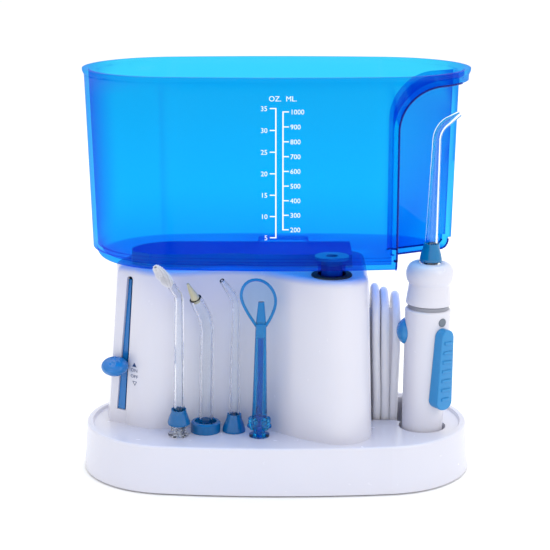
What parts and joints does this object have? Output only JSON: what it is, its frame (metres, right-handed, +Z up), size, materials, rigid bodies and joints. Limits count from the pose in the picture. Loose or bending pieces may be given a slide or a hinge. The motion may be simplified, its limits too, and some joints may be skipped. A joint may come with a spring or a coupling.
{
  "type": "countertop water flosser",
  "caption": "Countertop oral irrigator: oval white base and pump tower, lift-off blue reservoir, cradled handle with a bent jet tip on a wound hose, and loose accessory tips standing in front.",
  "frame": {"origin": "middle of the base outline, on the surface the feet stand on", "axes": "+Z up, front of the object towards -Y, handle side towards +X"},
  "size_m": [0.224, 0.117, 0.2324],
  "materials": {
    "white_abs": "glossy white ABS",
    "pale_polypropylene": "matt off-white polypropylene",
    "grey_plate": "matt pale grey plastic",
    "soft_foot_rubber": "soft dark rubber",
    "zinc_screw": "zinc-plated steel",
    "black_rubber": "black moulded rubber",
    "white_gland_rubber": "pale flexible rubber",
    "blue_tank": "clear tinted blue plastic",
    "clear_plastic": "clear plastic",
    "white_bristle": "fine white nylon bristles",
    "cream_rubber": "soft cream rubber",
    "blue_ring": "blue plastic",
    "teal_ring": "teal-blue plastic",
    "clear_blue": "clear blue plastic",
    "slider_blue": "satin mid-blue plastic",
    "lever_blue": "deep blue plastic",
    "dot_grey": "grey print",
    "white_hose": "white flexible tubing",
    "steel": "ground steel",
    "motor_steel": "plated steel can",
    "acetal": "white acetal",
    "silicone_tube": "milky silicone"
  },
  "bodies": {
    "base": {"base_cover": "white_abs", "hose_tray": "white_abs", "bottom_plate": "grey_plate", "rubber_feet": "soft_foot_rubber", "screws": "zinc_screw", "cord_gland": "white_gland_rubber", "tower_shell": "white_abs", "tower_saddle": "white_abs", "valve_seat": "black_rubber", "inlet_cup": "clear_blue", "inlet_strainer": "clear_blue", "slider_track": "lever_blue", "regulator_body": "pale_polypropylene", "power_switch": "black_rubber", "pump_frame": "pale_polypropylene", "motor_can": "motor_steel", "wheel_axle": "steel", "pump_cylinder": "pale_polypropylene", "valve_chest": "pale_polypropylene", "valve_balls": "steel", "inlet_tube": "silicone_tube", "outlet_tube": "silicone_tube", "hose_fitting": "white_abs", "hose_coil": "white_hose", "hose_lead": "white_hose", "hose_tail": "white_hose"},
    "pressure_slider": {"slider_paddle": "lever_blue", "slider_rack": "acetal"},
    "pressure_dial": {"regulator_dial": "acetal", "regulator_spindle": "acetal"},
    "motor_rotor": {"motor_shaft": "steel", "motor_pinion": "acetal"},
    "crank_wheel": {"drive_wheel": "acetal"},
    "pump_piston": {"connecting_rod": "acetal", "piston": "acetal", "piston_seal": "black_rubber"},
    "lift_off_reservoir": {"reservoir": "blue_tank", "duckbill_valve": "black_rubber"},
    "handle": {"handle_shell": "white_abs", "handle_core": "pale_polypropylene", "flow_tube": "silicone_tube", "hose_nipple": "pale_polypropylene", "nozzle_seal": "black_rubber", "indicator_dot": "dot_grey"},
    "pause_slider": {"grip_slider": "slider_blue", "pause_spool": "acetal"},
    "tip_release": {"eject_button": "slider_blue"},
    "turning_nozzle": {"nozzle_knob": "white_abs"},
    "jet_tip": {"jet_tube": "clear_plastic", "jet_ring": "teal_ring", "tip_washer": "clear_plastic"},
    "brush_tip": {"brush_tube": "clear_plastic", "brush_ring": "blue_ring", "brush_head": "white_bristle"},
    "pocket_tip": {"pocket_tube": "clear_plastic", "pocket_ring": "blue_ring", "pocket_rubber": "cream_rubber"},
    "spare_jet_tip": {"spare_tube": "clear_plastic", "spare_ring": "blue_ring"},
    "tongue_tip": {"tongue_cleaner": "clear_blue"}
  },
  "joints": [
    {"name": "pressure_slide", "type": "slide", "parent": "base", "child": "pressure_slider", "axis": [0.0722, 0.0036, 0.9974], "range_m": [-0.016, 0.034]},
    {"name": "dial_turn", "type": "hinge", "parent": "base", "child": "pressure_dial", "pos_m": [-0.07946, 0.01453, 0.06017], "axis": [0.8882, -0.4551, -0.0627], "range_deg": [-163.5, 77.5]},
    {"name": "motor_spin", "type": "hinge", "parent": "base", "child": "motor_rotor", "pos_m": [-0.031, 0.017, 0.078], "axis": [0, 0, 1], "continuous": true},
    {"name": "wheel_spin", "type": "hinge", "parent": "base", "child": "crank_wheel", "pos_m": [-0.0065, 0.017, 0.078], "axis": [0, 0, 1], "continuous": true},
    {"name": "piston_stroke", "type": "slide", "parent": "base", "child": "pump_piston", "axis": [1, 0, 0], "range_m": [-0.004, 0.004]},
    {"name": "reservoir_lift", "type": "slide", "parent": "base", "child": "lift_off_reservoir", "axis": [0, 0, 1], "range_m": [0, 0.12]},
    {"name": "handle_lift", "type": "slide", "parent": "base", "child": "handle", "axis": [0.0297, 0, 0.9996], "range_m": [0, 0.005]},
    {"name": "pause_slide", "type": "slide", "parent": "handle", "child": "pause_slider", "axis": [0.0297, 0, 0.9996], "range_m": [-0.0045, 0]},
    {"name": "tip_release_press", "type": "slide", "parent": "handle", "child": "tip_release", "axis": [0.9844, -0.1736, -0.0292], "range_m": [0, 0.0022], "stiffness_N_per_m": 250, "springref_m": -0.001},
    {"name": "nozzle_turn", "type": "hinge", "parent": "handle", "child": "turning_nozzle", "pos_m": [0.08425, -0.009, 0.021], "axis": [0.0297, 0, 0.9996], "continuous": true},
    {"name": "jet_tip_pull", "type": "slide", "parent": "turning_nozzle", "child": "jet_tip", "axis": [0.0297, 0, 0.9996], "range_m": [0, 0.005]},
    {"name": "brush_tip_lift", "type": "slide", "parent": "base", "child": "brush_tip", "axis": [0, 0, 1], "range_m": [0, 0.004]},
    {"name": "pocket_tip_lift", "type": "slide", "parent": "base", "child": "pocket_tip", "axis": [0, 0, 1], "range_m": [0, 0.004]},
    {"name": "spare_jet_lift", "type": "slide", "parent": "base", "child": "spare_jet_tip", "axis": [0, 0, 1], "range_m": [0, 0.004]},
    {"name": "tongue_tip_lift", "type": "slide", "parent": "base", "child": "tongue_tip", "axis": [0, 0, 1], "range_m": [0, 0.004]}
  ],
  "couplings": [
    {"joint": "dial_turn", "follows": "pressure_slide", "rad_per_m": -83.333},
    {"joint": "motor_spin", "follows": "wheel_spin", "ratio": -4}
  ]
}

※

**Challenge**
Leave out every line without the string "bodies" and copy the rest.

**Output of the exercise**
What parts and joints does this object have? Output only JSON: what it is, its frame (metres, right-handed, +Z up), size, materials, rigid bodies and joints. Limits count from the pose in the picture. Loose or bending pieces may be given a slide or a hinge. The motion may be simplified, its limits too, and some joints may be skipped. A joint may come with a spring or a coupling.
  "bodies": {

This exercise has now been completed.